> [Challenge]: Among the entries below, extract exactly the lines that run from the one with "hook = joined(boss, arm, shank, toe)" through the one with "# frame's axes: +X", both ends included.

> [Extracted information]:
* * * *

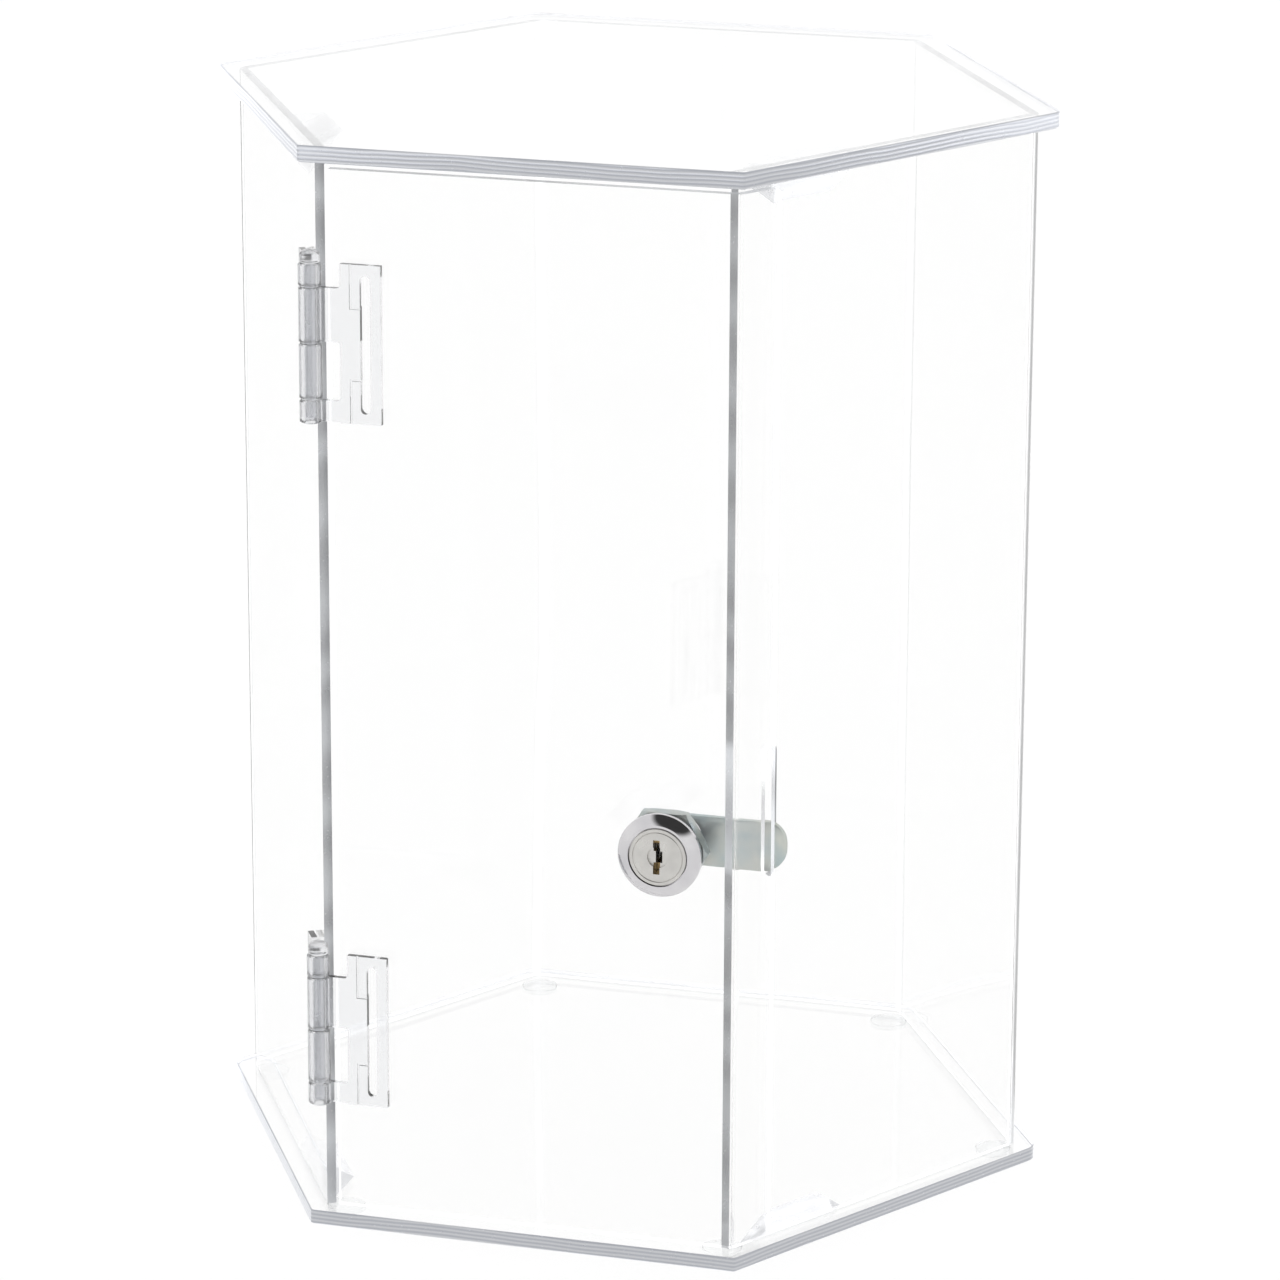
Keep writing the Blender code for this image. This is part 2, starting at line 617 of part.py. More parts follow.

* * * *

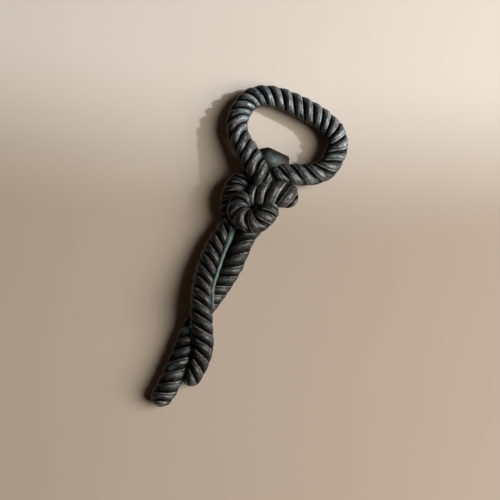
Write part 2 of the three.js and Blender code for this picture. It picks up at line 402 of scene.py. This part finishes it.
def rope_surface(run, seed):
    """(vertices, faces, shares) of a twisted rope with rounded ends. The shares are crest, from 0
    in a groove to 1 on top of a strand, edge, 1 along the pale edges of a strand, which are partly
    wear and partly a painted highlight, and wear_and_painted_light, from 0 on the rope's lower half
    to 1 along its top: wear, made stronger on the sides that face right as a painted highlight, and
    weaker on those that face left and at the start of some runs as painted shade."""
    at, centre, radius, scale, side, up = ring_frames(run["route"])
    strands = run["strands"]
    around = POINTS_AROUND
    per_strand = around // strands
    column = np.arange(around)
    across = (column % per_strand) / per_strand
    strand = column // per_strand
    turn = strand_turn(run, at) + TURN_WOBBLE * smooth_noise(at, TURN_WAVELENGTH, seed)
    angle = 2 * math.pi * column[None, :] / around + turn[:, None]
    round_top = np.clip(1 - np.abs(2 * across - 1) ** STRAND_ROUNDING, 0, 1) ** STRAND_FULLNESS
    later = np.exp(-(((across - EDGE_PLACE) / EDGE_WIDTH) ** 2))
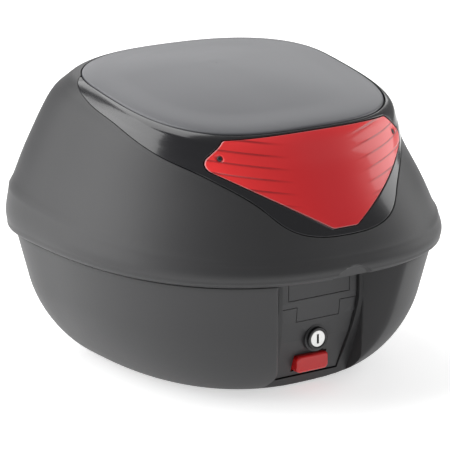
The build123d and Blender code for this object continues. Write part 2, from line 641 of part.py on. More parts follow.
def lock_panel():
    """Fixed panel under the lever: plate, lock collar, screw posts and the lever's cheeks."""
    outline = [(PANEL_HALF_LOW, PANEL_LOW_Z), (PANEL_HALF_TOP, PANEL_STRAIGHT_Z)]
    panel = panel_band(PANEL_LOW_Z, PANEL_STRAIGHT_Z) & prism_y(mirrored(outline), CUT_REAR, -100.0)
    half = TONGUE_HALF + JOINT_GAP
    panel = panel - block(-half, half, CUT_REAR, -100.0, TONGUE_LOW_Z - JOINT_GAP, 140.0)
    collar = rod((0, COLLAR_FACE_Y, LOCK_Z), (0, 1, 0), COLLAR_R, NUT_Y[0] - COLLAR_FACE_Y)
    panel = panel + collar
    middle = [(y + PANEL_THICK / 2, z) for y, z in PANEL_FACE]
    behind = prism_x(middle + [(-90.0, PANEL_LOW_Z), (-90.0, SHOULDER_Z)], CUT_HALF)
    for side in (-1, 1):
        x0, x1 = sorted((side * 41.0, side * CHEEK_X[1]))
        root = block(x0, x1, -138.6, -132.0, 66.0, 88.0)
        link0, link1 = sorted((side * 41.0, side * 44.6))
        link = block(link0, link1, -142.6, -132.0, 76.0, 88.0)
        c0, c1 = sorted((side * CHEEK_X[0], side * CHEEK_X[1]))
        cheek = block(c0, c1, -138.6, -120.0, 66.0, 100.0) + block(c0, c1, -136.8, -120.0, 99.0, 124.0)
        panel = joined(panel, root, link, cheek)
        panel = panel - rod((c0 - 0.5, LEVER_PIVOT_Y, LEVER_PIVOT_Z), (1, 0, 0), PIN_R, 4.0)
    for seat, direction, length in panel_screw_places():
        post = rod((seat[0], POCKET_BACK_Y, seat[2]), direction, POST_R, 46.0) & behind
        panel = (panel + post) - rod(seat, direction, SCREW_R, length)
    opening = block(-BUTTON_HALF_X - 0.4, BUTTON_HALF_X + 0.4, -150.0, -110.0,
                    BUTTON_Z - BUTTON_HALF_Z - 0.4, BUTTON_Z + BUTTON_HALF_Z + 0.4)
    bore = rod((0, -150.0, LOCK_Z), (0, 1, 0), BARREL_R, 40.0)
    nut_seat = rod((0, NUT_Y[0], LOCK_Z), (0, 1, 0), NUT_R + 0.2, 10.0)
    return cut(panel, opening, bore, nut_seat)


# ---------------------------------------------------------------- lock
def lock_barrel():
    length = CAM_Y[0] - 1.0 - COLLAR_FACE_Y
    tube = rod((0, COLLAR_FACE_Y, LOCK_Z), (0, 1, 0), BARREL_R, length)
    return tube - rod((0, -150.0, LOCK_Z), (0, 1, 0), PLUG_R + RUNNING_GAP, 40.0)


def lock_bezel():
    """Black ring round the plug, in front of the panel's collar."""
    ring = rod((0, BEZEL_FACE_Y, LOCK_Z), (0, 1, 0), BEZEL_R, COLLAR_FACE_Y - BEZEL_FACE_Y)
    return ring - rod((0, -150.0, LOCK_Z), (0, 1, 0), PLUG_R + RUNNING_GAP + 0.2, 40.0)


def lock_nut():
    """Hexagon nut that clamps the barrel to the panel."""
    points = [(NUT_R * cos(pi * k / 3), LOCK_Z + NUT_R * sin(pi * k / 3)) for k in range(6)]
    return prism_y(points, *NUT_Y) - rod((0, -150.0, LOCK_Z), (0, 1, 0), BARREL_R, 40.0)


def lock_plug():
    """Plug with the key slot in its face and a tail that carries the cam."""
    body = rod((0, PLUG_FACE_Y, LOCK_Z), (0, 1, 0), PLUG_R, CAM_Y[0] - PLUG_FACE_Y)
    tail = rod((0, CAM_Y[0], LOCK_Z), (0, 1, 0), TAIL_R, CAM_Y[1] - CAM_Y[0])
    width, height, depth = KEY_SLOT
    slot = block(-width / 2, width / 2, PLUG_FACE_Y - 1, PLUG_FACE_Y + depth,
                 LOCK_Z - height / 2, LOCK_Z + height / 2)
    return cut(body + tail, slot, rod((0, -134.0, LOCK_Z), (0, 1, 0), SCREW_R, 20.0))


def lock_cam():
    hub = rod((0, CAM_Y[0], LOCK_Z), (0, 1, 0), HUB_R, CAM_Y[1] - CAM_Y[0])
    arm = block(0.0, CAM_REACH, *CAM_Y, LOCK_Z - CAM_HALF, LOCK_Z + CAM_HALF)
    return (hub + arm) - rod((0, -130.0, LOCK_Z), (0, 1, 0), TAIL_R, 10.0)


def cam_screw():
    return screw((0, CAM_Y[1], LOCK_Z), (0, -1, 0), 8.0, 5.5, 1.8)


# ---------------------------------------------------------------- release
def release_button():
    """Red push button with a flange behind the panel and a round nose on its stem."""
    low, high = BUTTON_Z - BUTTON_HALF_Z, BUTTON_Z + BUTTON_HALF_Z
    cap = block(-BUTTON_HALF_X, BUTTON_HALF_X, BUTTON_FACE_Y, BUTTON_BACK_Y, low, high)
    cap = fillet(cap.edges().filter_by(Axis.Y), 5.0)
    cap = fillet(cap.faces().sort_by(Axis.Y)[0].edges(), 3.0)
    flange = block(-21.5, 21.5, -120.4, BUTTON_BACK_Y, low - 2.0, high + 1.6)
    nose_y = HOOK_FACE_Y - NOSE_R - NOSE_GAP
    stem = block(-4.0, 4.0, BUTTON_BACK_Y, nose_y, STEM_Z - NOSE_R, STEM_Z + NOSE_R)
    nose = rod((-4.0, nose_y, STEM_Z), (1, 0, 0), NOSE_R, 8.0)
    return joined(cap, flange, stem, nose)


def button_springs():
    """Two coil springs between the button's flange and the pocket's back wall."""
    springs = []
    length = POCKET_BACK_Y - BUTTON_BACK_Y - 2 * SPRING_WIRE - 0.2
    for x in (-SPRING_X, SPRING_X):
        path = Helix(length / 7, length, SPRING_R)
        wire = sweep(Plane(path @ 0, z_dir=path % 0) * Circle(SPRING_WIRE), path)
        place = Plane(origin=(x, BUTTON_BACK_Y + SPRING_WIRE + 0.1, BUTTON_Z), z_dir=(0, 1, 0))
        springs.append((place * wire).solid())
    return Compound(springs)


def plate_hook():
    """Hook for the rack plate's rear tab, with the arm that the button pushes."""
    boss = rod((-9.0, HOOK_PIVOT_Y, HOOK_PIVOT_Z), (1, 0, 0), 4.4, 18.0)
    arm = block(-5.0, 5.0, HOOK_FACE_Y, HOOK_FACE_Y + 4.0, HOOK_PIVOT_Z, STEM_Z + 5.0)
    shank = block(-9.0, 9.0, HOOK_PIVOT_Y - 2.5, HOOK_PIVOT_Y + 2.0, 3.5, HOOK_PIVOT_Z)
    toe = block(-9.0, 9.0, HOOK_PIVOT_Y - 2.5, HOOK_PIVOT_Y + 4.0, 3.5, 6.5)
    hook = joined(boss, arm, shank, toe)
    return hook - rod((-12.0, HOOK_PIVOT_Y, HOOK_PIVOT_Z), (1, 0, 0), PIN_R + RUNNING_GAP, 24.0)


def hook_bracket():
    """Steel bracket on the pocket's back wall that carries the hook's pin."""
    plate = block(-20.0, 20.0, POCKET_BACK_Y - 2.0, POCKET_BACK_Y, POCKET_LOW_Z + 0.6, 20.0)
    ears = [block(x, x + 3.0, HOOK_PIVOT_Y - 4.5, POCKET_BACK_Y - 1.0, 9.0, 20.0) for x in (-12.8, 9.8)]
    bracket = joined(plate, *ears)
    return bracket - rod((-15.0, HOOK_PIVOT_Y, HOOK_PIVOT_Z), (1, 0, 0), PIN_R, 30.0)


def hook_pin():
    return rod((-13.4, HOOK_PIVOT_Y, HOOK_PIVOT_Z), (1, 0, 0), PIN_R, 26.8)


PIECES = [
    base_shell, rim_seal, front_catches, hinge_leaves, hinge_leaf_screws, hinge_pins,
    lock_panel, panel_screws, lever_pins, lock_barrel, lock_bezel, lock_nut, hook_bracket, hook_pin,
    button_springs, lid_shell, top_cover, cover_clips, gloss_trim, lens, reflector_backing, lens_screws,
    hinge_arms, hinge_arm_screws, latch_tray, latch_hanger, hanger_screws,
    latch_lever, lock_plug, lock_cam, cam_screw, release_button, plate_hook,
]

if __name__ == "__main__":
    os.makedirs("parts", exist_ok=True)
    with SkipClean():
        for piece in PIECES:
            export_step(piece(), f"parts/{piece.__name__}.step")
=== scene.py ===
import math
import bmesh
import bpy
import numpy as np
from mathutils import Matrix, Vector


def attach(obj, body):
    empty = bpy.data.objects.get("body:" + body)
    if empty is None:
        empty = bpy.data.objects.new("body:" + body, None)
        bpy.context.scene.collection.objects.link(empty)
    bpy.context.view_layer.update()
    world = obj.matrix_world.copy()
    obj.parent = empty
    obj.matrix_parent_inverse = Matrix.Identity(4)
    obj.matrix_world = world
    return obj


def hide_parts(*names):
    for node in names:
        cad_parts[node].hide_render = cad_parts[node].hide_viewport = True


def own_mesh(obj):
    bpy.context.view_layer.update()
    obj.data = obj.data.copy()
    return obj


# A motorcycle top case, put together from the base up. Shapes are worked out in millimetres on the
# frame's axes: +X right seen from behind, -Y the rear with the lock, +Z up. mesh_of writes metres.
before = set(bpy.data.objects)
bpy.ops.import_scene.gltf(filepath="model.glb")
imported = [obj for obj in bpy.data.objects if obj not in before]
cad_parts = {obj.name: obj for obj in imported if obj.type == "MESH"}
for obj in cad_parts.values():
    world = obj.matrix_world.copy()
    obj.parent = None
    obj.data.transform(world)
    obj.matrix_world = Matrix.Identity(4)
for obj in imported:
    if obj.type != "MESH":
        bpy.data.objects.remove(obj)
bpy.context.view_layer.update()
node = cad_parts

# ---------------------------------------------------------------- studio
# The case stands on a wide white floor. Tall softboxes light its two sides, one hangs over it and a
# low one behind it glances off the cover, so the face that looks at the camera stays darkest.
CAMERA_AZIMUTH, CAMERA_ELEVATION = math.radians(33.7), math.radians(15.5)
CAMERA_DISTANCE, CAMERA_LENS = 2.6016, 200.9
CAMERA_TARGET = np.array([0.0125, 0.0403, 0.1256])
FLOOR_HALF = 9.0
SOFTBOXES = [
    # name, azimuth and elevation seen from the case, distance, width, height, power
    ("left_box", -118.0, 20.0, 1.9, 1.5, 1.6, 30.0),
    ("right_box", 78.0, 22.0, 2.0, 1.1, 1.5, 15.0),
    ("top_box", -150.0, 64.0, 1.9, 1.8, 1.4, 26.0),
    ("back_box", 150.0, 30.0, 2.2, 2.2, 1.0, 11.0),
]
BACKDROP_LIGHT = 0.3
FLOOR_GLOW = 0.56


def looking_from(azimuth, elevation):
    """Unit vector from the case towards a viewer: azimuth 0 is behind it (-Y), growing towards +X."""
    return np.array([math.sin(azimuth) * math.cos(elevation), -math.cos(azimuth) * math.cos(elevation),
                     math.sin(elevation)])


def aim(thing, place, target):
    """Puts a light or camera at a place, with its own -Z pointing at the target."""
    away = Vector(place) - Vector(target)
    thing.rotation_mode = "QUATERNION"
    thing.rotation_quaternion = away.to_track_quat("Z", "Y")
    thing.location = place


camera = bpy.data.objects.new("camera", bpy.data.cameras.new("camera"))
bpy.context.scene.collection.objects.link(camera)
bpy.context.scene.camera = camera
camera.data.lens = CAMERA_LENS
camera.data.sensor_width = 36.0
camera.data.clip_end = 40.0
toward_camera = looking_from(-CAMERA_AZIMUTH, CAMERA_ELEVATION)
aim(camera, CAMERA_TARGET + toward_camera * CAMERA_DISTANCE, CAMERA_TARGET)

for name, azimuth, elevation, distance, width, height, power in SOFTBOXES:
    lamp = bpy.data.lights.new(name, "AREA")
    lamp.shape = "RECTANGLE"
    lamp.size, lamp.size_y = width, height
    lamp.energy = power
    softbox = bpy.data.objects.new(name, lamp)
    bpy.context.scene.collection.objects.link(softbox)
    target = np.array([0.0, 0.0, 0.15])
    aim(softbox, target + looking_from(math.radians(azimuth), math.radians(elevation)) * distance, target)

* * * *

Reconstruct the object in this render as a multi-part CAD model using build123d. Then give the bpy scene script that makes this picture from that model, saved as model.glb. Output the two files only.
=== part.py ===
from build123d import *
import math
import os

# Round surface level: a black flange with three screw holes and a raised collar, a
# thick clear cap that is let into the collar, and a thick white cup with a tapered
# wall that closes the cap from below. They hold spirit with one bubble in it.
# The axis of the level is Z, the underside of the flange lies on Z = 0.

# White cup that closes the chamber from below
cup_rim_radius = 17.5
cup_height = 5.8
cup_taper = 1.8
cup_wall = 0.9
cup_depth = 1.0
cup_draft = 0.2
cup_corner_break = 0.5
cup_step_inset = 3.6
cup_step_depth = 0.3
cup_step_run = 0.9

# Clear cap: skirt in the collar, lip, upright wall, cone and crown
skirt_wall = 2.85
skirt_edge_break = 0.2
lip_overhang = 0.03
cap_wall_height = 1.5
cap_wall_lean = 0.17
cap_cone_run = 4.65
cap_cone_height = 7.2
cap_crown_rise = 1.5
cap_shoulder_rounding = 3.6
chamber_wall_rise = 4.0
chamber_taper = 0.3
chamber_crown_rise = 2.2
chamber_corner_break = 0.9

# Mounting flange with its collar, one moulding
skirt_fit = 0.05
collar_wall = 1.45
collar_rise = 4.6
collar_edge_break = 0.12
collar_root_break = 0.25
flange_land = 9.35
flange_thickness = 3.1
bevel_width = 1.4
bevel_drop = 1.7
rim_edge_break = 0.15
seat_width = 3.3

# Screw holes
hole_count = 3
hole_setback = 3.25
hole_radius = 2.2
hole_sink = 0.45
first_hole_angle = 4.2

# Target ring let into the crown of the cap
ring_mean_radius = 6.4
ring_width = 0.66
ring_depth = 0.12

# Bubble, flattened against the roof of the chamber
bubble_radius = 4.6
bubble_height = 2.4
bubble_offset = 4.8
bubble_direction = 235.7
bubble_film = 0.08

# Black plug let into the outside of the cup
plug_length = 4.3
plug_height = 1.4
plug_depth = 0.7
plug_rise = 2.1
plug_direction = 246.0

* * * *

> [Response]:
    hook = joined(boss, arm, shank, toe)
    return hook - rod((-12.0, HOOK_PIVOT_Y, HOOK_PIVOT_Z), (1, 0, 0), PIN_R + RUNNING_GAP, 24.0)


def hook_bracket():
    """Steel bracket on the pocket's back wall that carries the hook's pin."""
    plate = block(-20.0, 20.0, POCKET_BACK_Y - 2.0, POCKET_BACK_Y, POCKET_LOW_Z + 0.6, 20.0)
    ears = [block(x, x + 3.0, HOOK_PIVOT_Y - 4.5, POCKET_BACK_Y - 1.0, 9.0, 20.0) for x in (-12.8, 9.8)]
    bracket = joined(plate, *ears)
    return bracket - rod((-15.0, HOOK_PIVOT_Y, HOOK_PIVOT_Z), (1, 0, 0), PIN_R, 30.0)


def hook_pin():
    return rod((-13.4, HOOK_PIVOT_Y, HOOK_PIVOT_Z), (1, 0, 0), PIN_R, 26.8)


PIECES = [
    base_shell, rim_seal, front_catches, hinge_leaves, hinge_leaf_screws, hinge_pins,
    lock_panel, panel_screws, lever_pins, lock_barrel, lock_bezel, lock_nut, hook_bracket, hook_pin,
    button_springs, lid_shell, top_cover, cover_clips, gloss_trim, lens, reflector_backing, lens_screws,
    hinge_arms, hinge_arm_screws, latch_tray, latch_hanger, hanger_screws,
    latch_lever, lock_plug, lock_cam, cam_screw, release_button, plate_hook,
]

if __name__ == "__main__":
    os.makedirs("parts", exist_ok=True)
    with SkipClean():
        for piece in PIECES:
            export_step(piece(), f"parts/{piece.__name__}.step")
=== scene.py ===
import math
import bmesh
import bpy
import numpy as np
from mathutils import Matrix, Vector


def attach(obj, body):
    empty = bpy.data.objects.get("body:" + body)
    if empty is None:
        empty = bpy.data.objects.new("body:" + body, None)
        bpy.context.scene.collection.objects.link(empty)
    bpy.context.view_layer.update()
    world = obj.matrix_world.copy()
    obj.parent = empty
    obj.matrix_parent_inverse = Matrix.Identity(4)
    obj.matrix_world = world
    return obj


def hide_parts(*names):
    for node in names:
        cad_parts[node].hide_render = cad_parts[node].hide_viewport = True


def own_mesh(obj):
    bpy.context.view_layer.update()
    obj.data = obj.data.copy()
    return obj


# A motorcycle top case, put together from the base up. Shapes are worked out in millimetres on the
# frame's axes: +X right seen from behind, -Y the rear with the lock, +Z up. mesh_of writes metres.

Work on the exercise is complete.